Stored entries
* * * * *
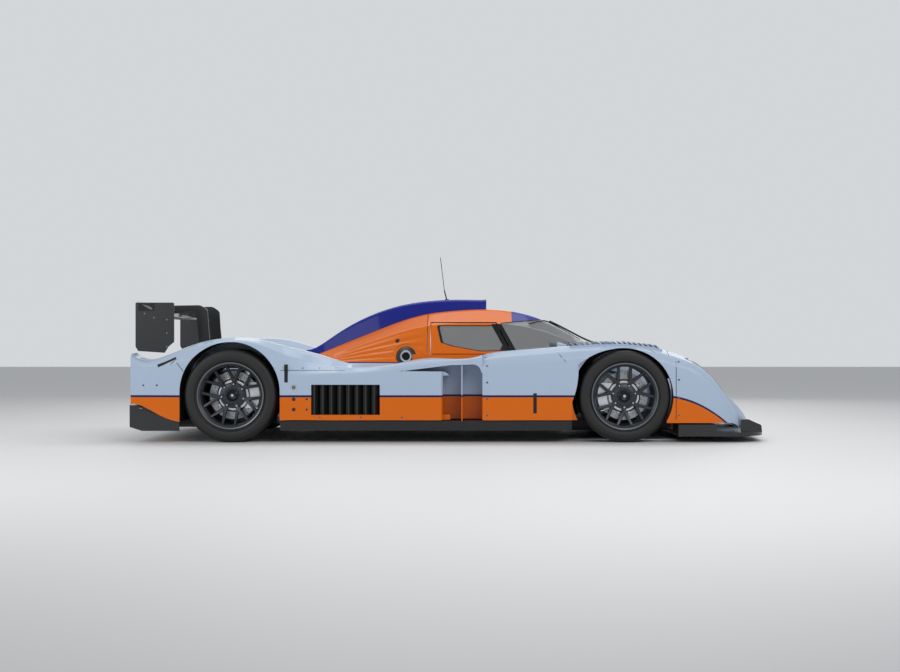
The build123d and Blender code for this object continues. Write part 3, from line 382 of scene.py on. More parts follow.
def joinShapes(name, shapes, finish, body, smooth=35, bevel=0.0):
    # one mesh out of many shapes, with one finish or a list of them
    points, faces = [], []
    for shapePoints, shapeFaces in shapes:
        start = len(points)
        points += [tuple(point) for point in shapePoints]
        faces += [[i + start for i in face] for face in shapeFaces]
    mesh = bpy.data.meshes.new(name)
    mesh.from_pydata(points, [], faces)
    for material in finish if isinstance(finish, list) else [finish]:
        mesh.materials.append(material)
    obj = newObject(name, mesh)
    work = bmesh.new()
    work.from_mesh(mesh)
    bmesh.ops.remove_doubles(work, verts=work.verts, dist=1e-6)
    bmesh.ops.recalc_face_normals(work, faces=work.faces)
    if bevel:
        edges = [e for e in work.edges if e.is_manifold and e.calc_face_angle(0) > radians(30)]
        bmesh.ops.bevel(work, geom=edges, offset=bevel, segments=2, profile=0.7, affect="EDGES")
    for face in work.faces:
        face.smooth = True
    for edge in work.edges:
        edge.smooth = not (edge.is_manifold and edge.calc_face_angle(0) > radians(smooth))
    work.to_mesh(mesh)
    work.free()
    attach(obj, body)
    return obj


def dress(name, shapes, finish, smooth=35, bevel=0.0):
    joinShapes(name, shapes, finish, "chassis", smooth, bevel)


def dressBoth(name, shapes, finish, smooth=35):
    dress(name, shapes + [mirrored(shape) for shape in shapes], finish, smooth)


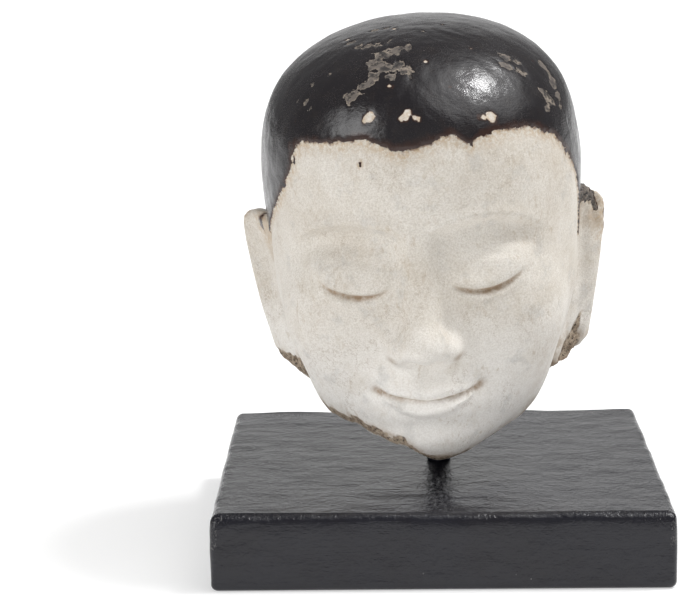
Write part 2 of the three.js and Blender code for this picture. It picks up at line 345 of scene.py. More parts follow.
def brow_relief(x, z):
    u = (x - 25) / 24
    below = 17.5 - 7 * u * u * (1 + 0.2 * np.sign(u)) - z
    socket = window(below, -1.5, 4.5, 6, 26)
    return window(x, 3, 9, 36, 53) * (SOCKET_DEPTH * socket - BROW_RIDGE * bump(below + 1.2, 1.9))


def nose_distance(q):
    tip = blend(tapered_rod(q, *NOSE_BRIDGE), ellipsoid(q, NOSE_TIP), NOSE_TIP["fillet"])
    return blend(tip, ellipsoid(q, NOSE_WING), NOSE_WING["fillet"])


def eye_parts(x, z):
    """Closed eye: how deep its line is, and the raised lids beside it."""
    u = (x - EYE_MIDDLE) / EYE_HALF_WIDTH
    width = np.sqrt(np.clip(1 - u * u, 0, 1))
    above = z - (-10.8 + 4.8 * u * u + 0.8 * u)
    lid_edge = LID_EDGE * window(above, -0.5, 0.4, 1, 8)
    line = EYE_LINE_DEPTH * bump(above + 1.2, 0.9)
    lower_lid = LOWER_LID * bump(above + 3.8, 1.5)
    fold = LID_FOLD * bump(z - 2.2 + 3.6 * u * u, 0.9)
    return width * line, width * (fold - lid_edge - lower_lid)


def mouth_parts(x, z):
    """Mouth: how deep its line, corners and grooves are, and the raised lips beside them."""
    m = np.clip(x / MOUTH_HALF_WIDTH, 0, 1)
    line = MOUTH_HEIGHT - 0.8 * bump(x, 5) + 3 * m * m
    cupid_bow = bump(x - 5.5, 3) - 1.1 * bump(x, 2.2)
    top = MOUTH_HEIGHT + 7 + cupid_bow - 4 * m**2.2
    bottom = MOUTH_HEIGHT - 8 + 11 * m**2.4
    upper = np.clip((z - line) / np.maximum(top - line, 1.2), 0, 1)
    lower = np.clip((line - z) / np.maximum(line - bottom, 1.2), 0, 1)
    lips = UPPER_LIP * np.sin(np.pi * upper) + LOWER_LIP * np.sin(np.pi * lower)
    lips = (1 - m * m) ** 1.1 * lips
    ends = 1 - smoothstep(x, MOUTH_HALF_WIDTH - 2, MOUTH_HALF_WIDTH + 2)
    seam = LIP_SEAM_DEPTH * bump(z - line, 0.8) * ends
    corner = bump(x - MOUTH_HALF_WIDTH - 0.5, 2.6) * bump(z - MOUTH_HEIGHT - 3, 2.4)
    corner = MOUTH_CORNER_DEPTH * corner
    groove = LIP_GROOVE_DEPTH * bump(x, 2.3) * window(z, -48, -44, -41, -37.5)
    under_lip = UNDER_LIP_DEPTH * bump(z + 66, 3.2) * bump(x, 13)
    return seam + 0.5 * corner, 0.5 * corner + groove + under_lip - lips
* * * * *
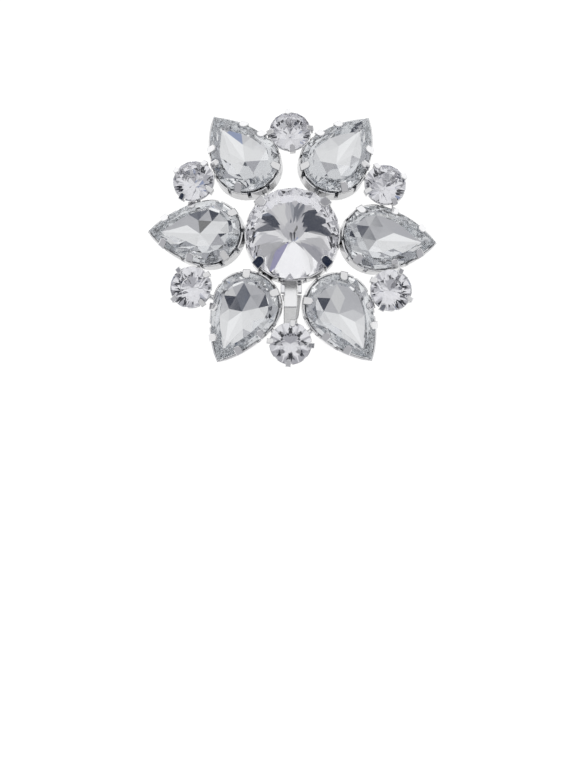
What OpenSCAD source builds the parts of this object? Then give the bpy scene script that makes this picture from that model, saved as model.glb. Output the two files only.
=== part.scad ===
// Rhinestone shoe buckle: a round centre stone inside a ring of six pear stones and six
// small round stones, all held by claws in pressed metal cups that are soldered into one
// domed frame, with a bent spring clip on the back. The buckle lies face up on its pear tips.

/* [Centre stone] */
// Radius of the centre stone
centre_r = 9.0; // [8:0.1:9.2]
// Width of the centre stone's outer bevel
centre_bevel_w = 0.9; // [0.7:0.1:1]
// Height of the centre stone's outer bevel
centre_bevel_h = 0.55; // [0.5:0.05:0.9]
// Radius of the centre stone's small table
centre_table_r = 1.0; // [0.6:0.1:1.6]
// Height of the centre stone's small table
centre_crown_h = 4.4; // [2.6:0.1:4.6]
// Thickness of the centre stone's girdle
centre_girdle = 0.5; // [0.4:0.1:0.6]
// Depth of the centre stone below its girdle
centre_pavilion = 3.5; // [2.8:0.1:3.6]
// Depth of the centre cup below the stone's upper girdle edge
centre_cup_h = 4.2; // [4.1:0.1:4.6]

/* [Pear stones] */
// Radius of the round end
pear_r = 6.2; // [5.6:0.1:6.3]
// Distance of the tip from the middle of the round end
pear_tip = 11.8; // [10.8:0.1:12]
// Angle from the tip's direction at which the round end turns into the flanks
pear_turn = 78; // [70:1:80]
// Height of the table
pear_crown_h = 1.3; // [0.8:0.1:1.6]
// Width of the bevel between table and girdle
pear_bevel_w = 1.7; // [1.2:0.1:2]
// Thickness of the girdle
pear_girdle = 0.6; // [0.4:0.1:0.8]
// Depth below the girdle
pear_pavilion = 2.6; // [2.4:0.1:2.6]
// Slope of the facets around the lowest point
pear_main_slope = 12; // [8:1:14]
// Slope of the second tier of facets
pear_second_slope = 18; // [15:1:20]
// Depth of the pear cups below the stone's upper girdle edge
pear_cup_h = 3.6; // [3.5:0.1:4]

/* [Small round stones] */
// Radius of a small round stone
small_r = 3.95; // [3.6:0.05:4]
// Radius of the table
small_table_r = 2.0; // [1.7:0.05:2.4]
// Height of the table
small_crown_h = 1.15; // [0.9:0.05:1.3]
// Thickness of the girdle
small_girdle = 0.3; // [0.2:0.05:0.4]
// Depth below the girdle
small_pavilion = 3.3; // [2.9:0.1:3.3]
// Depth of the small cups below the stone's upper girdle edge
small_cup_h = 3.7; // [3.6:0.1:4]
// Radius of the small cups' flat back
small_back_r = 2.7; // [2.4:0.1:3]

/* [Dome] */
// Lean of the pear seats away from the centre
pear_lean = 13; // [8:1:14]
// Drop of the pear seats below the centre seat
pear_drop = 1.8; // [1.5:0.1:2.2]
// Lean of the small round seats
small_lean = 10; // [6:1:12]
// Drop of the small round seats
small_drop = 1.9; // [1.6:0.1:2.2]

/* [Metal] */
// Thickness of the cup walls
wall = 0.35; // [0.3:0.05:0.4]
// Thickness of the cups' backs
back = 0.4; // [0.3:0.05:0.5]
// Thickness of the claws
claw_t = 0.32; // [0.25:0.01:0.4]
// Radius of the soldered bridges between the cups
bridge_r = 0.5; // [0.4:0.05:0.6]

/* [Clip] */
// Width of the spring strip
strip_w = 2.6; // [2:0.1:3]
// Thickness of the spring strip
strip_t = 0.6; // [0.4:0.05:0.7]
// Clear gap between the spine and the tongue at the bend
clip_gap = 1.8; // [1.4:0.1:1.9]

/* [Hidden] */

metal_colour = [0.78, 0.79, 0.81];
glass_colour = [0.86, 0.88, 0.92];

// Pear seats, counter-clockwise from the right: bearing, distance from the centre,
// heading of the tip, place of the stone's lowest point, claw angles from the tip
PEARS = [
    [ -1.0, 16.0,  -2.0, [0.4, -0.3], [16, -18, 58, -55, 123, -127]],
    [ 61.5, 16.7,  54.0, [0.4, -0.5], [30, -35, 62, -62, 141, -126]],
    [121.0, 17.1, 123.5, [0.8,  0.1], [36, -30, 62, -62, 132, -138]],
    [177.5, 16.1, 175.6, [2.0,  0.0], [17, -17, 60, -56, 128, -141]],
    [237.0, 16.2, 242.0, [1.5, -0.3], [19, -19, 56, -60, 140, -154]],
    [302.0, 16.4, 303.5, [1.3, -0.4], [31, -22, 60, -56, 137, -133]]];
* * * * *
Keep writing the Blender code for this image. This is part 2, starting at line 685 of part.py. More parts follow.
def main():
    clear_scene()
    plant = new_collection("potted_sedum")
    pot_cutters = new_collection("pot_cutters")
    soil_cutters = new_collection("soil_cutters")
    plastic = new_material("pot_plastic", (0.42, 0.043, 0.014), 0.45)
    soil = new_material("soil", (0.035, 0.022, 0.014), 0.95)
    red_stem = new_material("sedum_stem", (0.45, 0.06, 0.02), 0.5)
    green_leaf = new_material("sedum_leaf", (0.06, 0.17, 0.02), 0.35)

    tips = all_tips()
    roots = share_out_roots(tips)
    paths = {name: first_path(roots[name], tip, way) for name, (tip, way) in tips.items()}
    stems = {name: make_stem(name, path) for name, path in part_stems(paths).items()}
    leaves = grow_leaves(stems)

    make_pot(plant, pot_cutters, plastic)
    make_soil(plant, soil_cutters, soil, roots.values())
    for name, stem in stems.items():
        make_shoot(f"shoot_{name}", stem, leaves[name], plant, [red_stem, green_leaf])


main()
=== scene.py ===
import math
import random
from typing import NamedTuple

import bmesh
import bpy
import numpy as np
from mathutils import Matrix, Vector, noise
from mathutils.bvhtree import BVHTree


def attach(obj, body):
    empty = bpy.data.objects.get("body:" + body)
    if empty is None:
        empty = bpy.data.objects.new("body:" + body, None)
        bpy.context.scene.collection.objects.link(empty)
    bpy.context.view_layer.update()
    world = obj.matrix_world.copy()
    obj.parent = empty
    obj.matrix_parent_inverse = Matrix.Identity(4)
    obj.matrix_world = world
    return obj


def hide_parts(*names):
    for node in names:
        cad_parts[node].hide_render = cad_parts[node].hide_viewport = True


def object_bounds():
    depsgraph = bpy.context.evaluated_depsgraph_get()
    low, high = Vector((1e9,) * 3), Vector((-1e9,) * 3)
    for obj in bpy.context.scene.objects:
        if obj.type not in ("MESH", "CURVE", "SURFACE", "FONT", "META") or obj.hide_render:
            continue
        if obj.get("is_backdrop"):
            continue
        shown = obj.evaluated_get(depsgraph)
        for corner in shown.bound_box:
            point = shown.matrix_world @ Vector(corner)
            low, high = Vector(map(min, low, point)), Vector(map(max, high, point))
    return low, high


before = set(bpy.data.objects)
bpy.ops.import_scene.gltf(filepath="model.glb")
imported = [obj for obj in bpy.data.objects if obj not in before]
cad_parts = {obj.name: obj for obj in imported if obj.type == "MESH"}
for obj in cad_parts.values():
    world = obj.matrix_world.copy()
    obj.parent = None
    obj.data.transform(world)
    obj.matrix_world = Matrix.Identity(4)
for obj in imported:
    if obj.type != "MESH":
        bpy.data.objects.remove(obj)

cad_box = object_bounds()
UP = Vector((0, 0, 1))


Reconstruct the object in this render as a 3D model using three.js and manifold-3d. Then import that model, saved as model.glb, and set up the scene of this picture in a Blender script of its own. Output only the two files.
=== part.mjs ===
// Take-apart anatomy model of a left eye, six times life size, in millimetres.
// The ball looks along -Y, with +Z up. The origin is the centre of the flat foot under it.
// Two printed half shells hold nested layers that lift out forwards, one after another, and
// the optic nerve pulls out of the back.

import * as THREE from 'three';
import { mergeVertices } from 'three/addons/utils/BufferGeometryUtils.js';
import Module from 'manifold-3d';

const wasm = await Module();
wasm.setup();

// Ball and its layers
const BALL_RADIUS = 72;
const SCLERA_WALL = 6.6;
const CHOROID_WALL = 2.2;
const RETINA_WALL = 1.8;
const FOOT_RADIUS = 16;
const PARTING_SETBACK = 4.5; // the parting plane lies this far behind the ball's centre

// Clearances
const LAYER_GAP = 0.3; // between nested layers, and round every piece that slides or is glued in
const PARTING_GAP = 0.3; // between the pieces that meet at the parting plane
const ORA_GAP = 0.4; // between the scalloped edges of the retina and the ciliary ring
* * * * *
Your task is to reproduce exactly the lines beginning at the line containing "make_pot(plant, pot_cutters, plastic)" and ending at the line containing "obj.matrix_parent_inverse = Matrix.Identity(4)", inclusive.

RESULT OF THIS EXERCISE -
    make_pot(plant, pot_cutters, plastic)
    make_soil(plant, soil_cutters, soil, roots.values())
    for name, stem in stems.items():
        make_shoot(f"shoot_{name}", stem, leaves[name], plant, [red_stem, green_leaf])


main()
=== scene.py ===
import math
import random
from typing import NamedTuple

import bmesh
import bpy
import numpy as np
from mathutils import Matrix, Vector, noise
from mathutils.bvhtree import BVHTree


def attach(obj, body):
    empty = bpy.data.objects.get("body:" + body)
    if empty is None:
        empty = bpy.data.objects.new("body:" + body, None)
        bpy.context.scene.collection.objects.link(empty)
    bpy.context.view_layer.update()
    world = obj.matrix_world.copy()
    obj.parent = empty
    obj.matrix_parent_inverse = Matrix.Identity(4)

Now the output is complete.